L'entrée en matière du film est magistrale : un montage savant, esthétique, composé d'images d'archives au grain vieilli, mettant en évidence des manifestations politiques, des combats de rue, dans le Boston des années 1970, contexte socio-économique instable, favorable à la naissance de nombreuses engeances, le tout magnifiquement orchestré par l'introduction inoubliable de "Gimme Shelter" des Rolling Stones. Réalisation chiadée & musique rock, ...une recette subtile et difficile, donnant parfois cet ensemble délicieux, agrémenté ici d'une voix au timbre rauque, très assurée, reconnaissable entre milles, qui narre, entre autres, les « valeurs » fondamentales qui ont toujours été le terreau du crime organisé : « (…) il ne faut pas attendre des gens qu'il donnent, il faut prendre ». Cette voix, celle de Frank Costello (Jack Nicholson), parrain vieillissant de la mafia irlandaise de Boston, met en lumière les préceptes de mauvaise conduite d'un homme volontairement tapi dans l'ombre, qui avance pas à pas, en prenant le temps de fumer une cigarette, au rythme d'un travelling lent et virtuose qui impose d'emblée le sentiment clair et net d'assister à l'expression artistique et au regard d'un auteur au sommet de son art.

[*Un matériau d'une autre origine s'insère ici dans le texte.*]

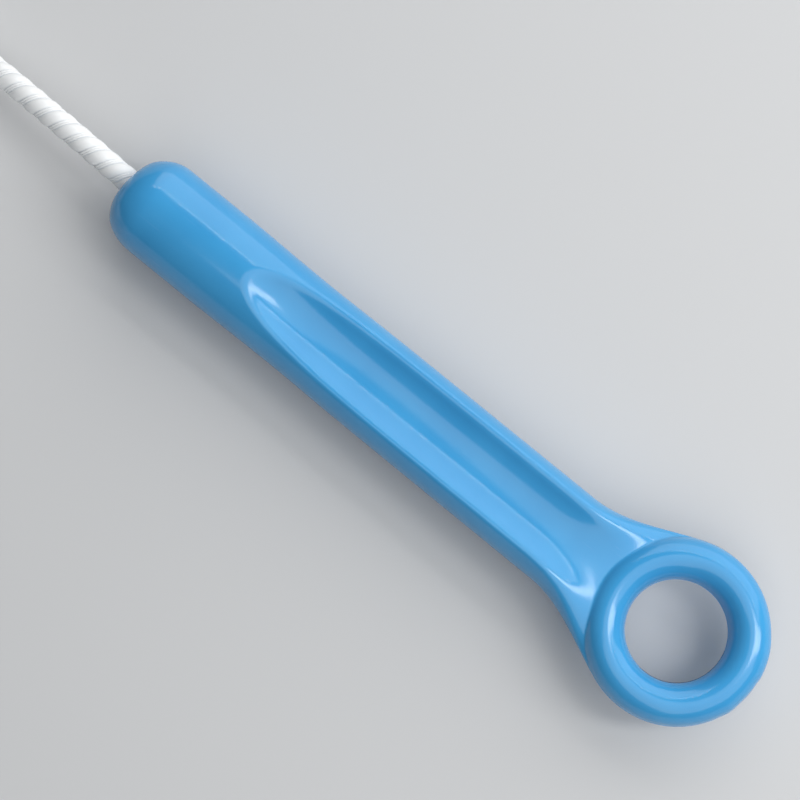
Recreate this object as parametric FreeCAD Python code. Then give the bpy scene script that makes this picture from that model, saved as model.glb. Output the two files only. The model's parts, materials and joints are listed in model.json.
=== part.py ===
import FreeCAD, Part
import math
import os
from FreeCAD import Vector

# Hand drain auger: a two-shell moulded handle with a finger ring, and a twisted, sheathed steel cable.
# Millimetres. The handle lies flat: +X runs from the finger ring to the nose, +Z is up, z = 0 is the
# floor, and the origin is at the middle of the handle's base.

# Handle
handle_length = 150.0
bar_radius = 9.65
nose_length = 7.5            # how far back the rounding of the nose reaches
nose_face_radius = 3.8
nose_dish_depth = 0.85
ring_hole_radius = 9.5
ring_width = 8.05            # radial width of the ring's section
ring_height = 10.0
ring_land_overlap = 0.1      # how far the hole cuts into the ring's rounded inner side
neck_start = 6.5             # where the neck's outline leaves the ring, from the ring's centre along X
neck_end = 26.8              # where it meets the bar
neck_tuck = 0.1              # how far the neck's first section stays inside the ring's outside
neck_sections = 8
groove_apex_from_nose = 30.4
groove_floor_height = 4.0    # above the parting plane
groove_section_radius = 8.7
groove_ramp_radius = 57.0    # the floor's rise to the apex, seen from the side
groove_ramp_turn = 50.0      # degrees of that arc, enough to pass out of the top of the bar
wall = 2.2
rib_thickness = 2.0
rib_count = 3
pin_radius = 1.25
pin_length = 2.4
pin_clearance = 0.05
pin_end_gap = 0.2

# Cable and its anchor in the nose
cable_diameter = 4.9
cable_bore_clearance = 0.05
cable_side_shift = -0.6      # the cable leaves a little to one side
core_diameter = 2.4
core_clearance = 0.05
sheath_seat_length = 12.6    # sheath held inside the nose
sleeve_length = 12.0
sleeve_across_flats = 8.0
sleeve_clearance = 0.1
washer_thickness = 1.0
washer_radius = 3.9
button_radius = 2.6
button_length = 2.0
anchor_end_gap = 0.5

# Working end
ferrule_wall = 0.65          # thinner than the ties, so the ferrule clears the floor
ferrule_length = 11.0
ferrule_grip = 7.0           # cable held inside the ferrule
ferrule_clearance = 0.05
tang_radius = 2.0
head_length = 17.0
head_width = 9.0
head_thickness = 2.6
pad_thickness = 0.9
pad_margin = 0.9

# Coil of the put-away cable, and its ties
coil_radius = 26.5           # to the middle of the turns
coil_x = 132.0
coil_side_shift = -1.7       # where the cable joins the coil, across X
tie_thickness = 0.7
tie_width = 5.0
tie_angles = {"coil_tie_near": -45.0, "coil_tie_far": 45.0}
bend_share = 0.45            # part of the shorter neighbouring run that a bend of the cable takes up
cutter_overrun = 1.0         # how far a cutter passes the face it opens

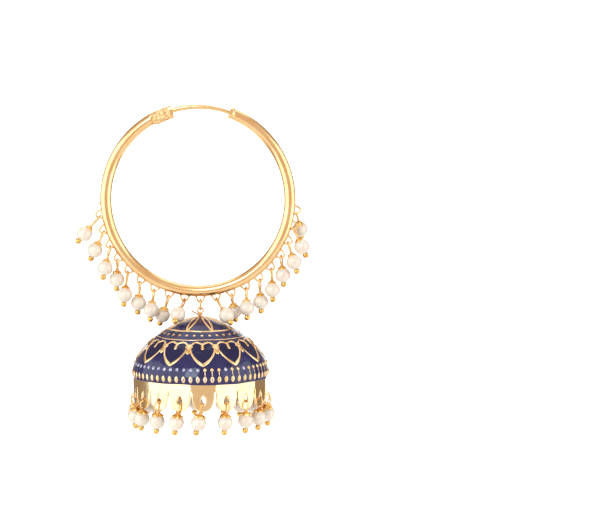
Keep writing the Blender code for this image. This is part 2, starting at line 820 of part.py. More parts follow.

...Un Frank Costello qui au fil des ans a su gérer son entreprise d'une main de maître, au nez et à la barbe de la police d'état de Boston, qui n'a fait que se casser les dents sur l'oeuvre inaccessible et blindée d'un parrain fin et insolent. Comment le coffrer ? Opération d'infiltration de la police dans l'équipe de pieds nickelés de Costello, ...sauf que le papi arrogant a lui aussi une balance dans la police : un rat sans morale, être vénal sans foi ni loi, qu'il a débusqué dès son plus jeune âge pour l'élever en secret à tout rapporter.
Des deux côtés, des hommes infiltrés, qui font en sorte de mener à bien leurs missions, qui mentent pour se sauver, qui se traquent entre eux, et qui s'efforcent surtout de garder secrets leurs identités et leurs sombres desseins. Des personnages immoraux, aux existences douloureuses, étreignantes, faites de peur et d'angoisse, provoquant chez le spectateur une empathie qui tient en haleine.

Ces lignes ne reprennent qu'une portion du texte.